Back when I was at school, I had my whole life planned out. I knew what I was going to study, what I was going to do when I finished and even the type of house I wanted, right down to the alternating plum and apple trees lining my driveway. Enter reality or adult-hood; whichever one comes first. Life doesn’t go to plan and in fact is better taken in the form of a journey, jumping at opportunities, getting out of your comfort zone and making your own plan. However as someone who borders on the edge of been a control freak, living life this way is easier said than done.

I recently read Sarah Wilson’s latest book, “First we make the beast beautiful” which describes her battle with anxiety and related disorders. For those of you don’t know, Sarah Wilson is the pioneer of the “I quit sugar” movement in Australia, a cause for which I am a strong advocate of. Her latest book, differs from her standard suite of recipes to describe her lifelong battle with anxiety. A personal and honest account, it brings to life many taboo subjects in a very down to earth way. As someone who struggles with anxiety, reading other people’s perspectives always gives me a new way of looking at things.

One idea that particularly stood out to me was the notion that depression was fixated on things which have happened in the past, while anxiety is more applicable to the fear of what’s to come. This made a lot of sense to me. I have never worried too much about what has happened in the past but constantly fret over the future and what I should or shouldn’t be doing. Taken from this perspective, I see that I don’t necessarily worry about what’s to come but what I need to do to ensure I receive the outcome I want. At school, this meant studying more than most people to get better grades, extensively analysing and reviewing places before I go and it also means spending a significant amount of time on something many people would perceive as a waste. For me, these sense checks and effort are worth it and makes me the driven, ambitious person I am today. However reading another person’s struggles with similar life tasks made me realise how energy draining it can be.

For me, I will always be a control freak. I love been in control, making decisions and consciously making that effort to do a little bit better. I don’t want to be average, I want to be different and that for me, comes with some behaviours that express the controlling and perfectionist personality traits. However maintaining a conscious level of control over every single little task takes time and I am slowly beginning to see how it is not always necessary. Additionally to get ahead, been in absolute control is not always beneficial; it leaves little scope for opportunities and challenges that have any hint of the unknown.

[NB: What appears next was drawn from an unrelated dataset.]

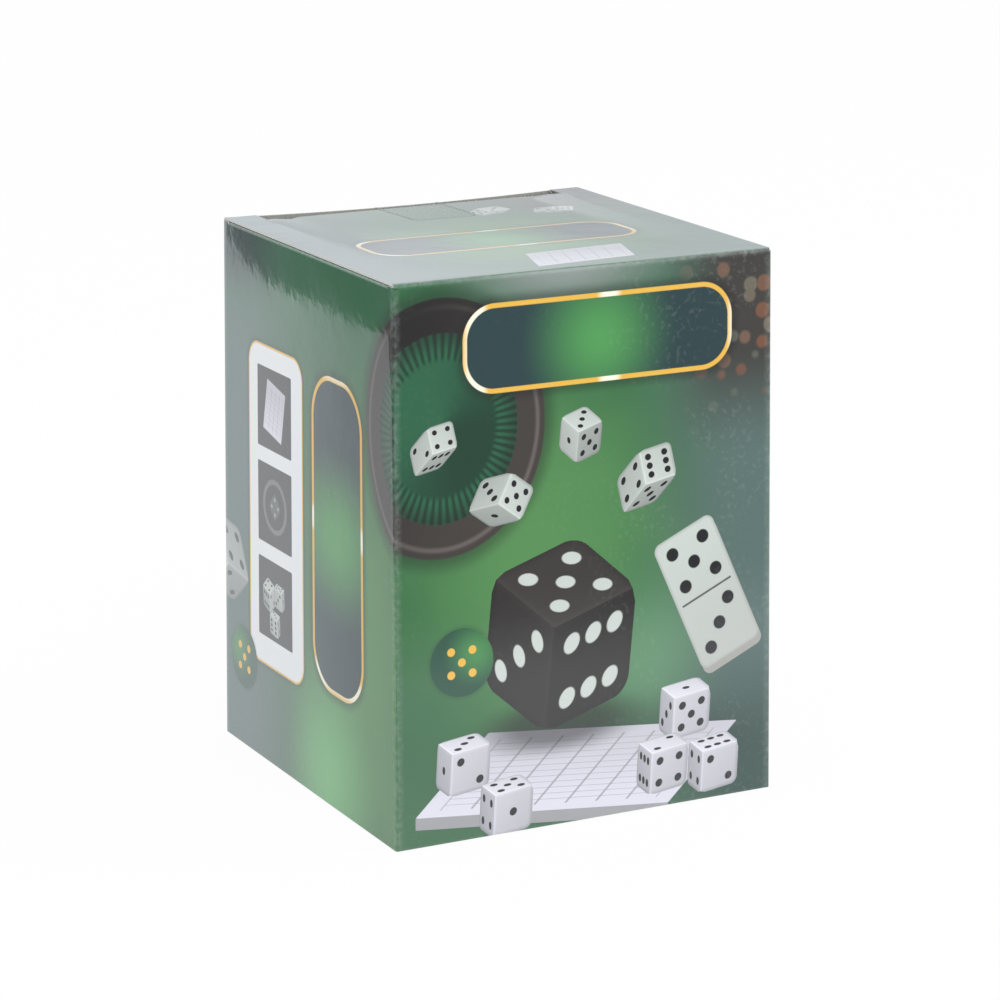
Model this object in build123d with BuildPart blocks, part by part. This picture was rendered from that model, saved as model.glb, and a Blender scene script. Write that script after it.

Life is meant to be lived and sometimes this means been exposed to the unknown. Personality traits are strong but they can also be adapted to work with you; choose the parts of them that are helpful and use your anxiety in these instances to your advantage. Plan but don’t plan too hard, if planning is second nature, plan an overview and be aware there is more than one path to take. Living in fear or with anxiety often becomes a habit, I know it has for me. Be mindful of what you are thinking and acknowledge there are different ways and don’t dwell too hard if something doesn’t work out the way you thought it would. These are all experiences and it experiences which give colour to your life, not the blue-print you think it should be.